* [TASK GOAL]
Return only the lines running from the line with "Model this object" down to the line with "beside the right", both included, exactly as they appear.

— start of ITEMS —

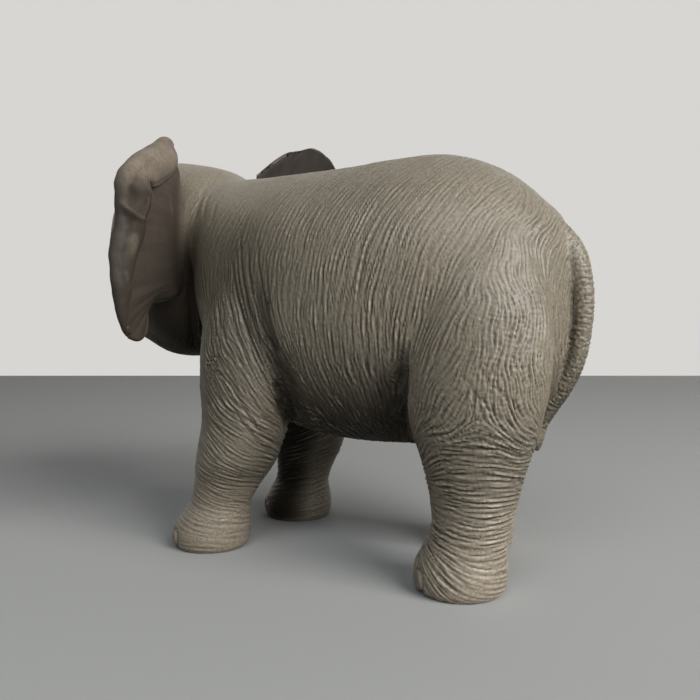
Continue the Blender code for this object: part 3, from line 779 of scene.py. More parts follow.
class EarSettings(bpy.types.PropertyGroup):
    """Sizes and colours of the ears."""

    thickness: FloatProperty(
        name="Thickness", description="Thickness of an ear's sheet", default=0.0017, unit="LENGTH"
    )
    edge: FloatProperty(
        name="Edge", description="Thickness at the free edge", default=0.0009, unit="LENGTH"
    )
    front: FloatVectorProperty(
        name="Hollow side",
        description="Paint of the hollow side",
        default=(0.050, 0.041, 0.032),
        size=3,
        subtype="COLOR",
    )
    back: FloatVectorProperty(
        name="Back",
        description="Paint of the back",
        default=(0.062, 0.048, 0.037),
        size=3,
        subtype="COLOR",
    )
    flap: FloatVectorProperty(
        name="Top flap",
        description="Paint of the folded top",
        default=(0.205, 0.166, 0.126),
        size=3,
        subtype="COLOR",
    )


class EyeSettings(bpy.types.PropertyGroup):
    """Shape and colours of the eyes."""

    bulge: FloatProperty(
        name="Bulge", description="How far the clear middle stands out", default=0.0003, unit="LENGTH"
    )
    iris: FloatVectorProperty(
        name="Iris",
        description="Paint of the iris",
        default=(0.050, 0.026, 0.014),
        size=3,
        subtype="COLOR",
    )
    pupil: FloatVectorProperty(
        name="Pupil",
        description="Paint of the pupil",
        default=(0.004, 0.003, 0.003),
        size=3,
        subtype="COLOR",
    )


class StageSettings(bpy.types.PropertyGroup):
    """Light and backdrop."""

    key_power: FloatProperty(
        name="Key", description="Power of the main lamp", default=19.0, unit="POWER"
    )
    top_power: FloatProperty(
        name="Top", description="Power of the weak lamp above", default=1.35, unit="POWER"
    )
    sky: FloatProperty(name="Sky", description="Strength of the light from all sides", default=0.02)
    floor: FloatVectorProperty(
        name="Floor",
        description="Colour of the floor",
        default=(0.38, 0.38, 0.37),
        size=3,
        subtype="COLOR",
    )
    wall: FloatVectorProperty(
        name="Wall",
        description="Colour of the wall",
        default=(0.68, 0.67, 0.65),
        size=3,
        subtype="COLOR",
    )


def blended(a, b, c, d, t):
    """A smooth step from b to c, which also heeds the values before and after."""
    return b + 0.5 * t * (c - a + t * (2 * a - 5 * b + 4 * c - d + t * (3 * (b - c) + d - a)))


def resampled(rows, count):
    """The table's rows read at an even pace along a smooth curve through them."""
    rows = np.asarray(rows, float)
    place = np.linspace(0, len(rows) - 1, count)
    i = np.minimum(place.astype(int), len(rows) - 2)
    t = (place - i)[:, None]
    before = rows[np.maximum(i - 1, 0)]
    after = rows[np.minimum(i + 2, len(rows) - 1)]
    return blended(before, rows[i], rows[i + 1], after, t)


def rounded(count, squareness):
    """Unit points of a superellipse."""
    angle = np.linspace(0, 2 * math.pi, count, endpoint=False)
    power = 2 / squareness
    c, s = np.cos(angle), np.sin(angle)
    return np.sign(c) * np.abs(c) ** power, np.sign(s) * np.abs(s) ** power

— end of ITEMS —
— start of ITEMS —

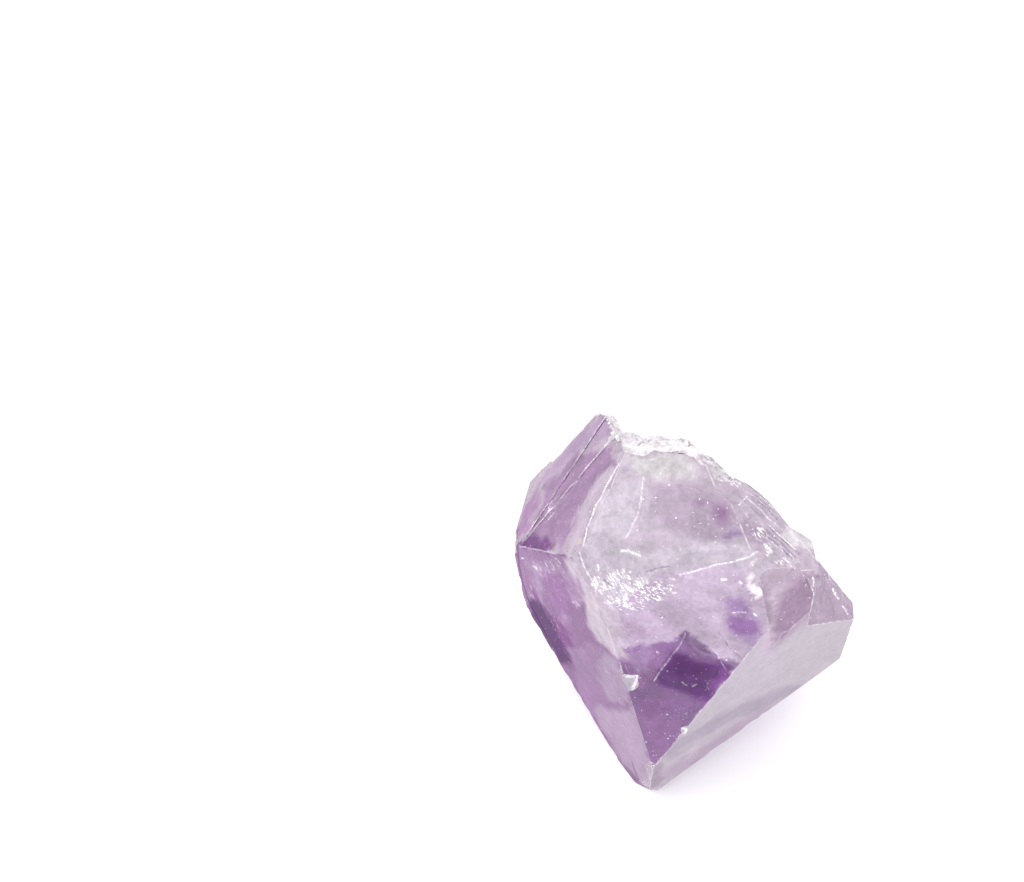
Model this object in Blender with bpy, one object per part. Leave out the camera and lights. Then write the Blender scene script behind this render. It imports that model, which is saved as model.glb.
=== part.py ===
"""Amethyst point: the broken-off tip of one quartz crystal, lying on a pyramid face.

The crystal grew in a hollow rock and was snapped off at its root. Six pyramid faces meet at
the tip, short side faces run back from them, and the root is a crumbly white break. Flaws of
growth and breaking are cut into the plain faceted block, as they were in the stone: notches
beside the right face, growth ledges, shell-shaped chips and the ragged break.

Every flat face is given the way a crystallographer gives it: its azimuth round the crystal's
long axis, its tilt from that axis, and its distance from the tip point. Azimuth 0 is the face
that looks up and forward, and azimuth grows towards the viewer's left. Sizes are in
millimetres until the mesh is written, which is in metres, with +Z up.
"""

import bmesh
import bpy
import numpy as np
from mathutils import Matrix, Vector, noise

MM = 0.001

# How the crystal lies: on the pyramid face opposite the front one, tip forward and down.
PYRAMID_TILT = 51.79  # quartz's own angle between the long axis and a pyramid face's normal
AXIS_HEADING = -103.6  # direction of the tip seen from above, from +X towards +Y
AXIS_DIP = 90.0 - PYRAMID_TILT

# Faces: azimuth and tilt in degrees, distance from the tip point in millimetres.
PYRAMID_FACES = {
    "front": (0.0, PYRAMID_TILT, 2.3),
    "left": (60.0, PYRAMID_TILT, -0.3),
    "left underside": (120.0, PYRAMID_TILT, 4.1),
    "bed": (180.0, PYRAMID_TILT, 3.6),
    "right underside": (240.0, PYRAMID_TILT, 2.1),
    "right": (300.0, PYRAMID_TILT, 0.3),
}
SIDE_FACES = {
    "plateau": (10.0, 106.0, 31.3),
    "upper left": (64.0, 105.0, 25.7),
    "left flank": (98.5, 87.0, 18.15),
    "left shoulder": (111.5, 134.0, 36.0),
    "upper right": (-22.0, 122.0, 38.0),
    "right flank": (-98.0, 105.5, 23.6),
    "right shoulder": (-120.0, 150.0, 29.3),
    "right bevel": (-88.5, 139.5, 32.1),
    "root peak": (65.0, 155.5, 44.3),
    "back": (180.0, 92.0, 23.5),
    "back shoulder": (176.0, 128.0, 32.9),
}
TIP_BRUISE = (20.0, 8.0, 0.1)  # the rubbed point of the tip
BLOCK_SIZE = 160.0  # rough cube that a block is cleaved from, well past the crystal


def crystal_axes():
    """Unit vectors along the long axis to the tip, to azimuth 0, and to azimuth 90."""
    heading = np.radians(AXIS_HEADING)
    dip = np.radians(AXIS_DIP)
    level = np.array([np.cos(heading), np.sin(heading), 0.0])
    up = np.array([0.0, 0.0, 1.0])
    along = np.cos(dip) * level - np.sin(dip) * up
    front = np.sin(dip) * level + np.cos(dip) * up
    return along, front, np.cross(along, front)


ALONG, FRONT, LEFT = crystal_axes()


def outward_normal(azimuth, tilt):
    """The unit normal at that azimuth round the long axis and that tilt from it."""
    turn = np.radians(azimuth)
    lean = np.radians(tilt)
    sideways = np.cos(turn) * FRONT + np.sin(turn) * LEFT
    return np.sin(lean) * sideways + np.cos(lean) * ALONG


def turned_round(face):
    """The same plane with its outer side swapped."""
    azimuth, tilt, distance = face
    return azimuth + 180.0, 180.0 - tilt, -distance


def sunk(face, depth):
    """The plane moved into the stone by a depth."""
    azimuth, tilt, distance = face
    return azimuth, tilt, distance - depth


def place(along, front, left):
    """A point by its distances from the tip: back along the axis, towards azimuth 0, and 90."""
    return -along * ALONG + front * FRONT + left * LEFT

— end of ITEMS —

* [RESPONSE TO THIS TASK]
Model this object in Blender with bpy, one object per part. Leave out the camera and lights. Then write the Blender scene script behind this render. It imports that model, which is saved as model.glb.
=== part.py ===
"""Amethyst point: the broken-off tip of one quartz crystal, lying on a pyramid face.

The crystal grew in a hollow rock and was snapped off at its root. Six pyramid faces meet at
the tip, short side faces run back from them, and the root is a crumbly white break. Flaws of
growth and breaking are cut into the plain faceted block, as they were in the stone: notches
beside the right face, growth ledges, shell-shaped chips and the ragged break.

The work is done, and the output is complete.